Following Wilson was a parade of relief pitchers who just couldn’t get anybody out. This isn’t all that shocking to me – although the Rangers have a zillion relievers that throw 95 MPH, none of them seem to be that great. Darren Oliver, Darren O’Day, Clay Rapada and Derek Holland all combined to stink up the joint – not that they got clobbered, but the Rangers needed these guys to come in and restore order against the Yankees best hitters, and the blew it in spectacular fashion, with walks and singles for anybody who wanted one. Holland was able to stay on after he gave up a run and he did keep Robinson Cano from scoring, but that’s all the praise one can heep on him.
And speaking of Robinson Cano, I think he gets our ‘keep hope alive’ award for the lazer beam home run off Wilson in the 7th, which was the first home run Wilson has allowed to a left handed batter since June of 2008! That’s some streak, and a fantastic way to end it. Derek Jeter doubled Gardner in, then Swisher walked, Alex Rodriguez singled in a pair, then it was Cano time again for another RBI and Marcus Thames singled in the winning run.

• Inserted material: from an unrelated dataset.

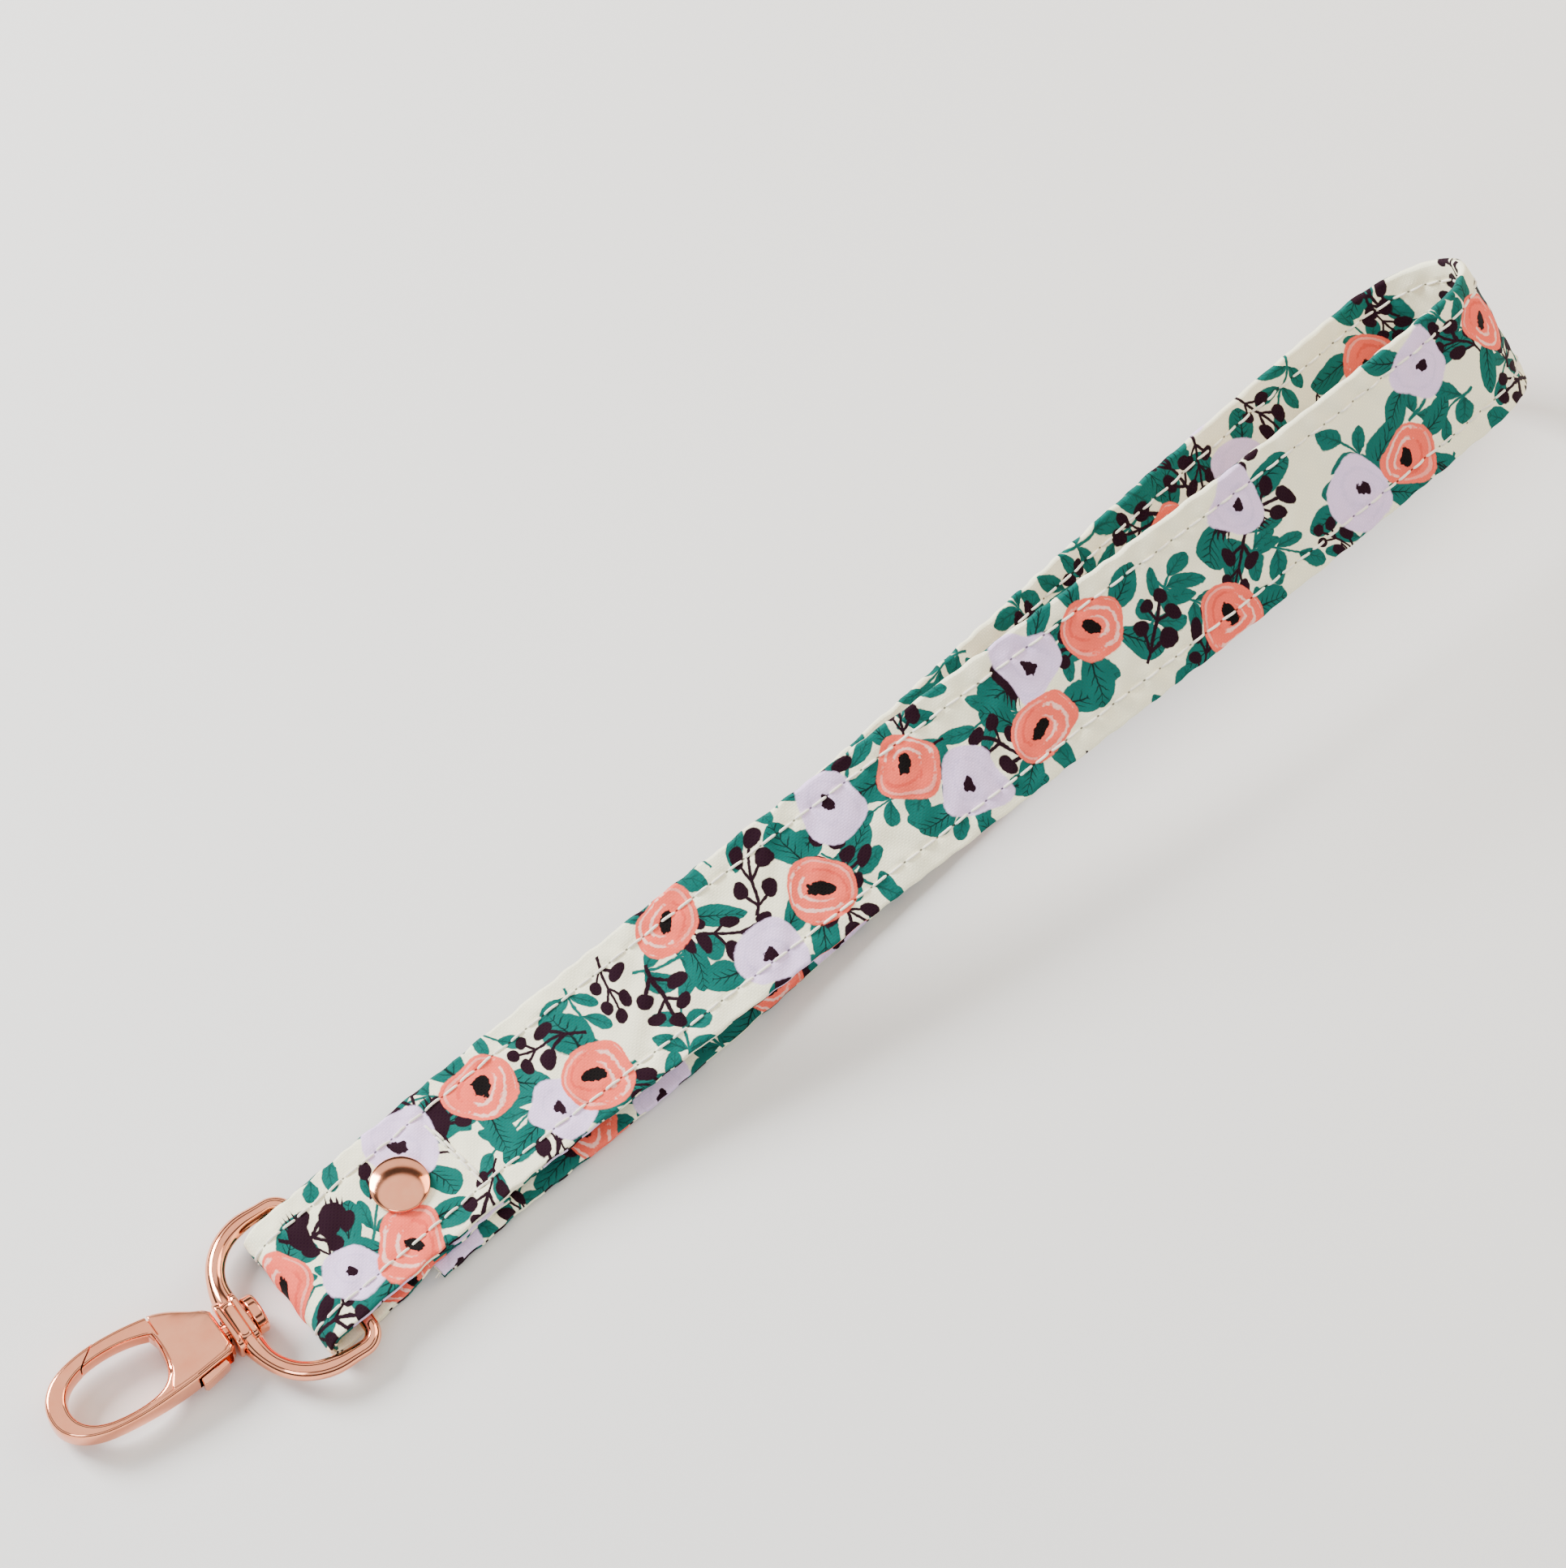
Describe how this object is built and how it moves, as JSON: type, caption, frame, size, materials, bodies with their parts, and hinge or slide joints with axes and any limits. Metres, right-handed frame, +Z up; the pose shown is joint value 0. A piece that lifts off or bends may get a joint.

But without Joba Chamberlain and especially Dustin Moseley giving the Yankees a chance after Sabathia’s bad start, this never would have happened. The bone head award of the day goes to Ian Kinsler for getting picked off by Kerry Wood after he walked him on 4 pitches. He didn’t even move as Wood fired the ball to Mark Teixeira, he didn’t even try to dive back to first, he just conceded to a run down. Was Wood’s move that good? It sure was fast, but Kinsler can’t allow himself to be put in that situation. Suddenly, Wood had things going his way after a tough start. The Rangers might have thought they had a chance against Mariano Rivera since they got to him in August, but honestly, that was Mo being crappy, not the Rangers being great. Mo got it done, and there it is – an improbable Yankees win. But that’s what great teams do – beat inferior teams.